When peace came it was accompanied by a bleak austerity imposed by the newly elected Labour Government as they sought to rebuild a shattered country. “Export or Die” was the mindset, with a shortage of materials and a Purchase Tax of up to 2/3 of the price of a car. Morgans had their proven design, offered better value than their competitors, and their small production rate suited the times, with demand exceeding supply.
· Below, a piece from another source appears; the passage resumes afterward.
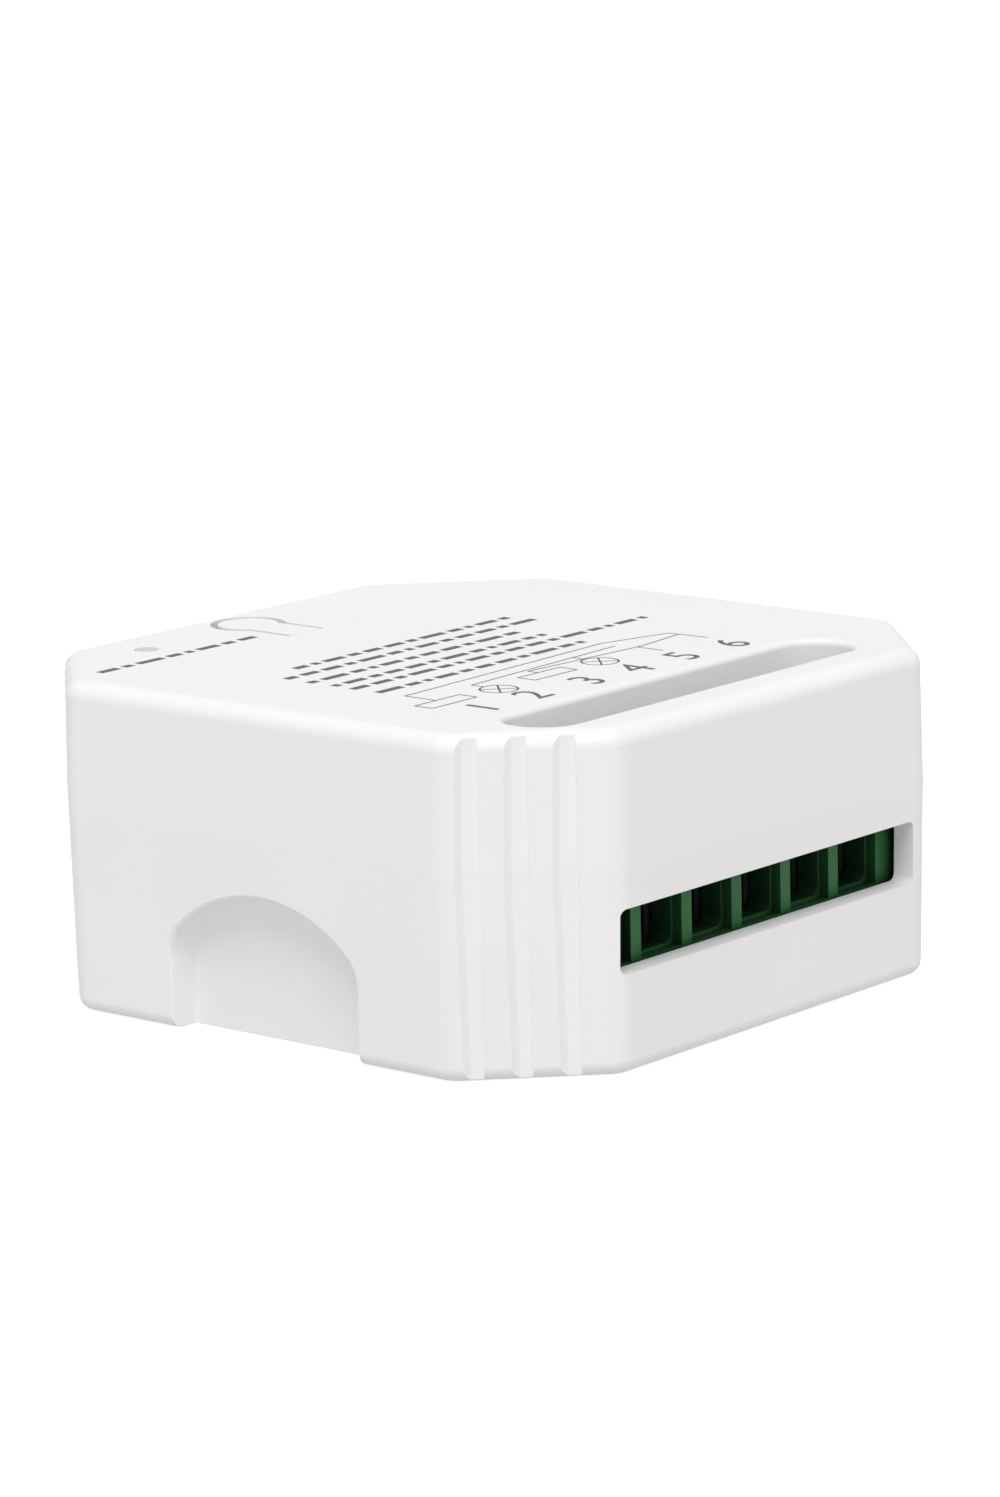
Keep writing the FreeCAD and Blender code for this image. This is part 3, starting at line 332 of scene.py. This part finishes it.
def film():
    """Thin grey-green insulation sheet with pressed fibres."""
    material, tree, shader = new_material("insulation_film_finish")
    vector = place_vector(tree, stretch=(1.0, 6.0, 1.0))
    fibres = noise(tree, vector, 0.5, detail=4.0, roughness=0.65)
    colours = two_tone(tree, fibres, (0.20, 0.25, 0.22), (0.30, 0.36, 0.31))
    tree.links.new(colours, shader.inputs["Base Color"])
    tree.links.new(spread(tree, fibres, 0.45, 0.6), shader.inputs["Roughness"])
    tree.links.new(bump(tree, fibres, 0.02, strength=0.4), shader.inputs["Normal"])
    return material


def ink():
    """Pad-printed grey ink, thinner in places."""
    material, tree, shader = new_material("printed_ink")
    vector = place_vector(tree)
    thin = noise(tree, vector, 0.12, detail=4.0, roughness=0.65)
    colours = two_tone(tree, thin, (0.07, 0.07, 0.073), (0.15, 0.15, 0.154), start=0.3, end=0.75)
    tree.links.new(colours, shader.inputs["Base Color"])
    tree.links.new(spread(tree, thin, 0.5, 0.65), shader.inputs["Roughness"])
    tree.links.new(bump(tree, thin, 0.004, strength=0.4), shader.inputs["Normal"])
    return material


def make_finishes():
    """One finish for each material slot."""
    return {
        # White plastic: painted light in its recesses, lighter where its own walls close round
        "white_plastic": moulded("white_plastic_with_painted_recess_light", (0.87, 0.87, 0.866), 0.47,
                                 grain_mm=0.15, depth_mm=0.022, tone=0.012, strength=0.45,
                                 recess_painted_tone=1.12),
        "clear_plastic": clear_plastic(),
        "led_resin": moulded("led_resin_finish", (0.82, 0.79, 0.62), 0.28,
                             grain_mm=0.3, depth_mm=0.008, tone=0.06),
        "circuit_board": circuit_board(),
        # Plated steel: painted shade in its recesses
        "plated_steel": metal("plated_steel_with_painted_recess_shade", (0.60, 0.60, 0.59), 0.34,
                              stretch=(1.0, 8.0, 1.0), recess_painted_tone=0.12),
        "insulation_film": film(),
        # Terminal plastic: painted shade deep in the wire entries and other recesses
        "terminal_plastic": moulded("terminal_plastic_with_painted_recess_shade", (0.034, 0.165, 0.052), 0.46,
                                    grain_mm=0.12, depth_mm=0.012, tone=0.08, strength=0.4,
                                    recess_painted_tone=0.1, gloss=0.22),
        "tinned_brass": metal("tinned_brass_finish", (0.66, 0.64, 0.58), 0.3,
                              stretch=(6.0, 1.0, 1.0)),
        "relay_plastic": moulded("relay_plastic_finish", (0.03, 0.085, 0.30), 0.36,
                                 grain_mm=0.12, depth_mm=0.01, tone=0.08),
        "black_plastic": moulded("black_plastic_finish", (0.018, 0.018, 0.019), 0.44,
                                 grain_mm=0.1, depth_mm=0.015, tone=0.15),
        "bobbin_plastic": moulded("bobbin_plastic_finish", (0.10, 0.10, 0.095), 0.4,
                                  grain_mm=0.12, depth_mm=0.01, tone=0.1),
        "enamelled_copper": wound_copper(),
        "contact_copper": metal("contact_copper_finish", (0.62, 0.33, 0.20), 0.28,
                                stretch=(1.0, 10.0, 1.0)),
        "ferrite": moulded("ferrite_finish", (0.035, 0.034, 0.034), 0.6,
                           grain_mm=0.2, depth_mm=0.04, tone=0.2),
        "shield_tin": metal("shield_tin_finish", (0.72, 0.71, 0.68), 0.3,
                            stretch=(1.0, 14.0, 1.0), grain_mm=0.2),
        "capacitor_sleeve": moulded("capacitor_sleeve_finish", (0.02, 0.022, 0.03), 0.3,
                                    grain_mm=0.4, depth_mm=0.01, tone=0.15),
        "film_capacitor_case": moulded("film_capacitor_case_finish", (0.70, 0.52, 0.08), 0.38,
                                       grain_mm=0.15, depth_mm=0.012, tone=0.06),
        "varistor_coating": moulded("varistor_coating_finish", (0.02, 0.07, 0.32), 0.42,
                                    grain_mm=0.6, depth_mm=0.05, tone=0.1),
        "fuse_ceramic": moulded("fuse_ceramic_finish", (0.74, 0.72, 0.66), 0.5,
                                grain_mm=0.2, depth_mm=0.02, tone=0.05),
    }


def dress_nodes(finishes):
    """Gives each carried-over node the finish of its slot."""
    for entry in frame["record"]["subparts"]:
        piece = frame["nodes"][entry["node"]]
        finish = finishes[entry["material_slot"]]
        if not piece.material_slots:
            piece.data.materials.append(finish)
        for slot in piece.material_slots:
            slot.material = finish


# Printed marks, drawn in millimetres


def add_prism(mesh, corners, z_low, z_high):
    """Closed prism over corners that run anticlockwise."""
    low = [mesh.verts.new((corner.x * MM, corner.y * MM, z_low * MM)) for corner in corners]
    high = [mesh.verts.new((corner.x * MM, corner.y * MM, z_high * MM)) for corner in corners]
    mesh.faces.new(list(reversed(low)))
    mesh.faces.new(high)
    count = len(corners)
    for index in range(count):
        after = (index + 1) % count
        mesh.faces.new((low[index], low[after], high[after], high[index]))


def add_bar(mesh, start, end, width, z_low, z_high):
    """Closed flat bar between two points."""
    along = Vector((end[0] - start[0], end[1] - start[1], 0.0))
    across = Vector((-along.y, along.x, 0.0)).normalized() * width / 2.0
    corners = [
        Vector((*start, 0.0)) - across,
        Vector((*end, 0.0)) - across,
        Vector((*end, 0.0)) + across,
        Vector((*start, 0.0)) + across,
    ]
    add_prism(mesh, corners, z_low, z_high)


def add_ring(mesh, centre, radius, width, z_low, z_high):
    """Closed flat ring."""
    inner = radius - width / 2.0
    outer = radius + width / 2.0
    section = ((inner, z_low), (outer, z_low), (outer, z_high), (inner, z_high))
    loops = []
    for index in range(RING_STEPS):
        angle = 2.0 * math.pi * index / RING_STEPS
        loops.append([
            mesh.verts.new(((centre[0] + size * math.cos(angle)) * MM,
                            (centre[1] + size * math.sin(angle)) * MM, z * MM))
            for size, z in section
        ])
    for index, here in enumerate(loops):
        after = loops[(index + 1) % RING_STEPS]
        for corner in range(len(section)):
            other = (corner + 1) % len(section)
            mesh.faces.new((here[corner], after[corner], after[other], here[other]))


def mark_piece(name, mesh, finish):
    """Turns drawn marks into a piece that rides on the housing."""
    data = bpy.data.meshes.new(name)
    mesh.to_mesh(data)
    mesh.free()
    piece = bpy.data.objects.new(name, data)
    bpy.context.scene.collection.objects.link(piece)
    data.materials.append(finish)
    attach(piece, "housing")


def draw_rows(z_low, z_high, finish):
    """Plain rows of dashes where the object has lines of small print: start, end and height."""
    mesh = bmesh.new()
    rows = (
        (-19.7, -4.5, 15.5),
        (-11.9, 9.05, 6.0),
        (-14.75, 10.3, 4.17),
        (-14.9, 5.7, 2.13),
        (-14.8, 5.8, 0.18),
        (-14.9, 14.2, -1.45),
        (-14.85, 5.96, -3.5),
    )
    for number, (x_start, x_end, y) in enumerate(rows):
        x = x_start
        step = number * DASHES_SKIPPED_PER_ROW
        while x < x_end - SHORTEST_DASH:
            length = min(DASH_LENGTHS[step % len(DASH_LENGTHS)], x_end - x)
            add_bar(mesh, (x, y), (x + length, y), DASH_HEIGHT, z_low, z_high)
            x += length + DASH_GAP
            step += 1
    mark_piece("printed_rows", mesh, finish)


def draw_box(mesh, x_low, x_high, y, z_low, z_high):
    """Box of the wiring diagram, drawn with a thin line."""
    corners = [
        (x_low, y - BOX_HALF_HEIGHT),
        (x_high, y - BOX_HALF_HEIGHT),
        (x_high, y + BOX_HALF_HEIGHT),
        (x_low, y + BOX_HALF_HEIGHT),
    ]
    for start, end in zip(corners, corners[1:] + corners[:1]):
        add_bar(mesh, start, end, LINE_WIDTH, z_low, z_high)


def draw_lamp(mesh, centre, z_low, z_high):
    """Lamp of the wiring diagram: a circle with a cross."""
    add_ring(mesh, centre, LAMP_RADIUS, LINE_WIDTH, z_low, z_high)
    reach = LAMP_RADIUS * math.sqrt(0.5)
    for side in (-1, 1):
        add_bar(mesh, (centre[0] - reach, centre[1] - side * reach),
                (centre[0] + reach, centre[1] + side * reach), LINE_WIDTH, z_low, z_high)


def draw_diagram(z_low, z_high, finish):
    """Plain line drawing: two switched lines, two lamps and two boxes."""
    mesh = bmesh.new()
    lines = (
        ((-14.7, -5.6), (5.3, -4.9)),
        ((5.3, -4.9), (10.5, -6.3)),
        ((10.5, -6.3), (10.7, -9.4)),
        ((-9.8, -6.8), (5.1, -6.2)),
        ((-9.8, -6.8), (-9.8, -7.8)),
        ((-4.45, -6.9), (6.0, -7.6)),
        ((6.0, -7.6), (10.6, -7.1)),
        ((5.65, -7.6), (5.65, -9.7)),
        ((0.6, -6.4), (0.6, -7.4)),
        ((-14.7, -5.6), (-14.7, -8.1)),
        ((-4.45, -6.9), (-4.45, -7.7)),
    )
    for start, end in lines:
        add_bar(mesh, start, end, LINE_WIDTH, z_low, z_high)
    for x_low, x_high, y in ((-16.7, -12.5, -8.8), (-6.4, -2.3, -8.4)):
        draw_box(mesh, x_low, x_high, y, z_low, z_high)
    for centre in ((-9.8, -9.0), (0.6, -8.6)):
        draw_lamp(mesh, centre, z_low, z_high)
    mark_piece("printed_diagram", mesh, finish)


def draw_numbers(z_low, z_high, finish):
    """Plain numbers beside the six terminals."""
    mesh = bmesh.new()
    for index, x in enumerate(DIGIT_X):
        text = bpy.data.curves.new("number_outline", "FONT")
        text.body = str(index + 1)
        text.align_x = "CENTER"
        text.align_y = "CENTER"
        text.size = DIGIT_HEIGHT / DIGIT_SHARE
        text.extrude = (z_high - z_low) / 2.0
        text.resolution_u = CURVE_STEPS
        holder = bpy.data.objects.new("number_outline", text)
        bpy.context.scene.collection.objects.link(holder)
        bpy.context.view_layer.update()
        outline = bpy.data.meshes.new_from_object(
            holder.evaluated_get(bpy.context.evaluated_depsgraph_get()))
        place = Vector((x, DIGIT_Y, (z_low + z_high) / 2.0)) * MM
        outline.transform(Matrix.Translation(place) @ Matrix.Scale(MM, 4))
        mesh.from_mesh(outline)
        bpy.data.objects.remove(holder)
        bpy.data.meshes.remove(outline)
        bpy.data.curves.remove(text)
    bmesh.ops.remove_doubles(mesh, verts=mesh.verts, dist=MERGE_DISTANCE)
    mark_piece("printed_numbers", mesh, finish)


def draw_marks():
    """All marks on the top, in one ink."""
    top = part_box("top_cover")[1][2] / MM
    finish = ink()
    for draw in (draw_rows, draw_diagram, draw_numbers):
        draw(top - INK_BELOW, top + INK_ABOVE, finish)


# Floor, light and camera


def make_floor():
    """Plain pale floor, a matt white sheet lit from below like a light table."""
    material, tree, shader = new_material("floor_finish")
    vector = place_vector(tree)
    cloud = noise(tree, vector, 60.0, detail=2.0)
    colours = two_tone(tree, cloud, (0.59, 0.59, 0.59), (0.61, 0.61, 0.61))
    tree.links.new(colours, shader.inputs["Base Color"])
    tree.links.new(spread(tree, cloud, 0.85, 0.95), shader.inputs["Roughness"])
    shader.inputs["Specular IOR Level"].default_value = 0.1
    shader.inputs["Emission Color"].default_value = (1.0, 1.0, 1.0, 1.0)
    shader.inputs["Emission Strength"].default_value = FLOOR_GLOW
    mesh = bpy.data.meshes.new("floor")
    corners = [(x * FLOOR_HALF, y * FLOOR_HALF, 0.0)
               for x, y in ((-1, -1), (1, -1), (1, 1), (-1, 1))]
    mesh.from_pydata(corners, [], [(0, 1, 2, 3)])
    mesh.materials.append(material)
    floor = bpy.data.objects.new("floor", mesh)
    bpy.context.scene.collection.objects.link(floor)
    floor.visible_diffuse = False
    floor.visible_glossy = False


def make_surroundings():
    """White surroundings, brighter below the horizon than above it and dimmer straight below."""
    world = bpy.data.worlds.new("white_studio")
    world.use_nodes = True
    tree = world.node_tree
    direction = add_node(tree, "ShaderNodeTexCoord")
    parts = add_node(tree, "ShaderNodeSeparateXYZ")
    tree.links.new(direction.outputs["Generated"], parts.inputs["Vector"])
    height = parts.outputs["Z"]
    strength = spread(tree, height, GROUND, SKY, *HORIZON_BAND)
    under = spread(tree, height, UNDERSIDE, 1.0, *UNDERSIDE_BAND)
    product = add_node(tree, "ShaderNodeMath", operation="MULTIPLY")
    tree.links.new(strength, product.inputs[0])
    tree.links.new(under, product.inputs[1])
    background = tree.nodes["Background"]
    tree.links.new(product.outputs["Value"], background.inputs["Strength"])
    background.inputs["Color"].default_value = (1.0, 1.0, 1.0, 1.0)
    bpy.context.scene.world = world


def make_key():
    """Broad soft light above the near corner."""
    data = bpy.data.lights.new("light_above", "SUN")
    data.angle = math.radians(KEY_SPREAD)
    data.energy = KEY_POWER
    light = bpy.data.objects.new("light_above", data)
    light.location = KEY_FROM
    light.rotation_euler = (-Vector(KEY_FROM)).to_track_quat("-Z", "Y").to_euler()
    bpy.context.scene.collection.objects.link(light)


def make_camera():
    """Camera at the photograph's place, turned by azimuth, elevation and roll."""
    azimuth = math.radians(CAMERA_AZIMUTH)
    elevation = math.radians(CAMERA_ELEVATION)
    roll = math.radians(CAMERA_ROLL)
    back = Vector((math.sin(azimuth) * math.cos(elevation),
                   -math.cos(azimuth) * math.cos(elevation), math.sin(elevation)))
    level = Vector((math.cos(azimuth), math.sin(azimuth), 0.0))
    upright = back.cross(level)
    right = level * math.cos(roll) + upright * math.sin(roll)
    up = upright * math.cos(roll) - level * math.sin(roll)
    turn = Matrix((right, up, back)).transposed().to_4x4()
    data = bpy.data.cameras.new("camera")
    data.sensor_fit = "AUTO"
    data.sensor_width = SENSOR_MM
    data.lens = FOCAL_PIXELS * SENSOR_MM / LONG_SIDE_PIXELS
    data.clip_start = CLIP_NEAR
    data.clip_end = CLIP_FAR
    camera = bpy.data.objects.new("camera", data)
    camera.matrix_world = Matrix.Translation(Vector(CAMERA_PLACE_MM) * MM) @ turn
    bpy.context.scene.collection.objects.link(camera)
    bpy.context.scene.camera = camera


make_camera()
dress_nodes(make_finishes())
draw_marks()
make_floor()
make_surroundings()
make_key()
bpy.context.scene.view_settings.view_transform = "Standard"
The three-wheeler “F-type” was phased out in 1947, and Peter Morgan was given the task to develop a more powerful design, to be called the “Plus 4” to accompany the 1172 cc Ford engine 4/4. Cordial relations had always been achieved with Sir John Black, the head of Standard Triumph; in his early days he had done some drawing work for Morgan. The difficulty Black and his team had in developing their postwar sports car led to his attempting to buy the Morgan company, but H.F.S. declined the offer. Standard’s new 1850 cc Vanguard engine became the power for Morgan’s new model, with the body and chassis widened and lengthened by two inches while maintaining an overall weight of 1700 lb.
The engine used in the Plus Four had its origins in a low-compression application for the Ferguson tractor. Conventional push-rod overhead valves sat in a cast iron head, while the iron block had “wet” steel cylinder liners with effective cooling for the bores, and the engine size could conveniently vary with the 1991 cc version suiting competition outings, and up to 2.2 liters. The engine survived into the 1980s when Triumphs were built in India. By this time the flat radiator had been replaced by a fencer’s mask-like grille, brazed up at the factory by the same workers who no longer had to braze up the Z-section chassis rails. This was the final stage in the evolution of the Morgan as Martyn Webb concludes his history.
The only thing he hasn’t explained to your reviewer’s satisfaction is the “enigma” part of the book’s title. There is a page of bibliography, two pages of index, and another of acknowledgments, and it all makes for a fine book.
Won the 2024 Royal Automobile Club award for “Books about motor cars and motoring, costing no more than £50.”